我不知道,那年王老师是怎么过冬的。我只知道,我们的宿舍开始暖和起来。有同学甚至从家里带来了腌猪肉,用自己的打饭盆放在炉子上略微一炒,再把从食堂买的白菜汤倒进去,顿时香味扑鼻。那时,真是羡慕那几个能炒会吃的家伙。
炉子带来暖意,也带来一些插曲。
每天晚上,大家都会争着把棉鞋放在炉子周围烤火。为了穿着干爽舒服,有的同学甚至整晚把鞋放在土炉子的边上。一天大冷,李伟中穿着一双新买的棉鞋,甚是高兴。到了晚上,他的鞋子抢占了炉子有利地形,我们羡慕不已。
那晚,炉子极旺,甚感暖和。
凌晨起床,当他兴高采烈地伸手去拿取棉鞋时,没曾想,却拿到了一手灰。崭新的棉鞋在那放着,形状没变,实际上早已化成了灰烬。李伟中当时痛苦不已,口里一个劲地喊:“我的棉鞋,我的棉鞋。”
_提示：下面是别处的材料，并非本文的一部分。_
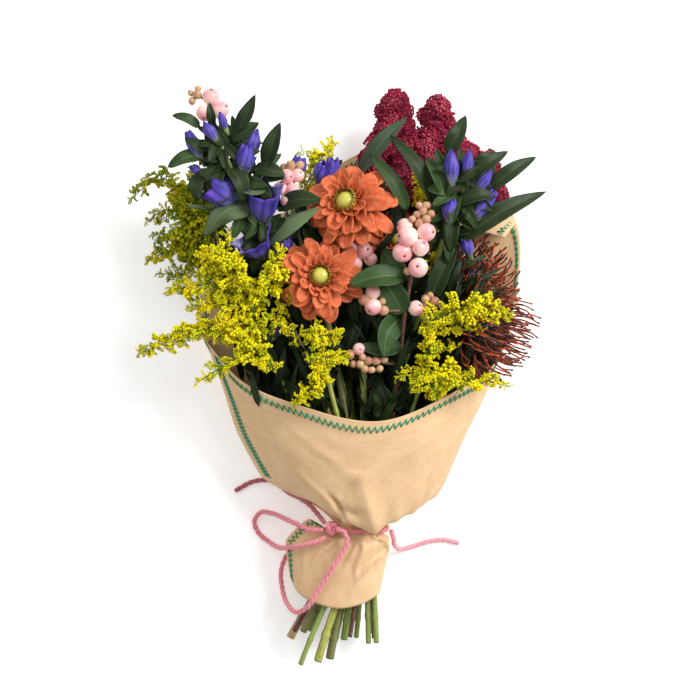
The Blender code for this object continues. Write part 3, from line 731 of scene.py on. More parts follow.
# ---------------------------------------------------------------- stems
# Eighteen cut stems pass through the tie side by side and fan out to their flower heads. Each
# has its own bark: green and ribbed, spotted, tan or woody, with a swelling at every leaf joint
# and a paler pith where it was cut.
STEMS = {
    "stem_goldenrod_left": (
        [(-41, -236, 20), (10.2, -134, 35), (-108, 84, 44)], (4.0, 2.6, 2.0), "tan"),
    "stem_snowberry_tip": (
        [(-37, -229, 29), (8.6, -134, 41.5), (-107, 228, 62)], (2.4, 2.2, 1.6), "woody"),
    "stem_gentian_left": ([(-29, -228, 36), (9, -134, 48.5), (-53, 92, 79)], (3.4, 2.8, 2.4), "olive"),
    "stem_goldenrod_front_left": (
        [(-31, -256, 45), (9.8, -134, 54.8), (-58, 22, 80)], (2.4, 2.3, 2.0), "green"),
    "stem_goldenrod_back": (
        [(-24, -231, 13), (16.5, -134, 33.5), (-32, 158, 56)], (2.4, 2.3, 1.8), "green"),
    "stem_snowberry_back": (
        [(-21, -231, 22), (15.6, -134, 41), (-37, 152, 90)], (2.4, 2.2, 1.7), "green"),
    "stem_dahlia_front": ([(-5, -252, 37), (16, -134, 48.3), (-11, 85, 91)], (4.0, 3.3, 3.0), "olive"),
    "stem_goldenrod_front": (
        [(-15.5, -253, 46), (16.8, -134, 55.6), (-8, 14, 98)], (3.9, 2.8, 2.2), "spotted"),
    "stem_gentian_back": ([(-2, -236, 13), (22, -134, 35.5), (-4, 176, 62)], (2.8, 2.6, 2.0), "olive"),
    "stem_dahlia_low": ([(0, -235, 22), (22, -134, 43.5), (52, 122, 51)], (3.2, 3.1, 2.8), "green"),
    "stem_dahlia_back": ([(8, -235, 36), (22.6, -134, 52), (20, 138, 86)], (3.4, 3.3, 3.0), "green"),
    "stem_amaranth": ([(12, -231, 11), (29.4, -134, 33.5), (78, 126, 30)], (3.6, 3.4, 3.4), "red"),
    "stem_goldenrod_middle": (
        [(19, -236, 20), (29.4, -134, 41), (80, 74, 62)], (2.4, 2.3, 1.9), "green"),
    "stem_gentian_right": (
        [(30, -239, 33), (29.2, -134, 48.5), (96, 130, 98)], (2.6, 2.6, 2.2), "green"),
    "stem_snowberry_top": (
        [(13.3, -231, 46), (29, -134, 56), (55, -4, 86), (60, 52, 104), (66, 92, 114)],
        (2.0, 2.2, 2.2, 2.0, 1.8), "woody"),
    "stem_pincushion_back": (
        [(31, -233, 14), (36.6, -134, 37.5), (104, 66, 38)], (2.6, 2.7, 3.0), "woody"),
    "stem_pincushion_front": (
        [(35, -236, 24), (37, -134, 45), (112, 18, 64)], (2.0, 2.6, 3.2), "woody"),
    "stem_goldenrod_right": (
        [(37, -238, 36), (35.8, -134, 53.3), (75, -4, 86)], (2.6, 2.4, 2.0), "green"),
}
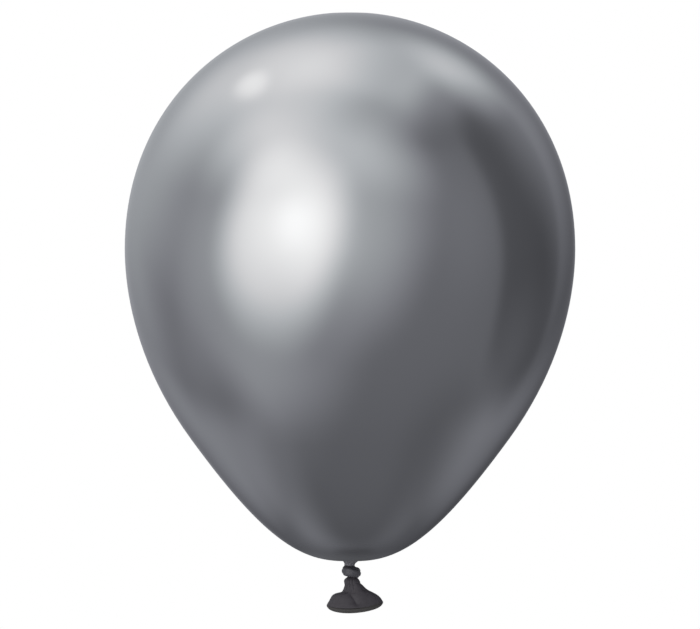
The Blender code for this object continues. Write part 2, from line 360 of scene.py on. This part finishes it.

其时,我一直纳闷,鞋变成了灰,但为什么还会依然保持鞋的形状呢?
形式还在,内容没了!
上大学学哲学专业,学到了辩证法的形式与内容。我的脑海里立马就浮现出这鲜活的一幕。
生活就是哲学啊!
从初二开始,班里逐渐有同学开始退学了。一部分人是由于家庭贫困,还有一部分人是不愿再忍受上学的煎熬。大通铺上的行李卷越来越少了。到了初三下学期,只剩下十几个行李卷,孤单地蜷缩在角落里。空空荡荡的大通铺显得冷冷清清。
初中毕业,各奔东西。我们彻底告别了砂窝中学的大通铺。
时光如梭,一晃30多年过去了。
去年回老家,我顺道去学校门口转了一下。曾经简陋的学生宿舍,已被拔地而起的宿舍楼代替。
大通铺早已成为了历史。但,大通铺上的生活、友谊、欢乐已深深烙进我的记忆里。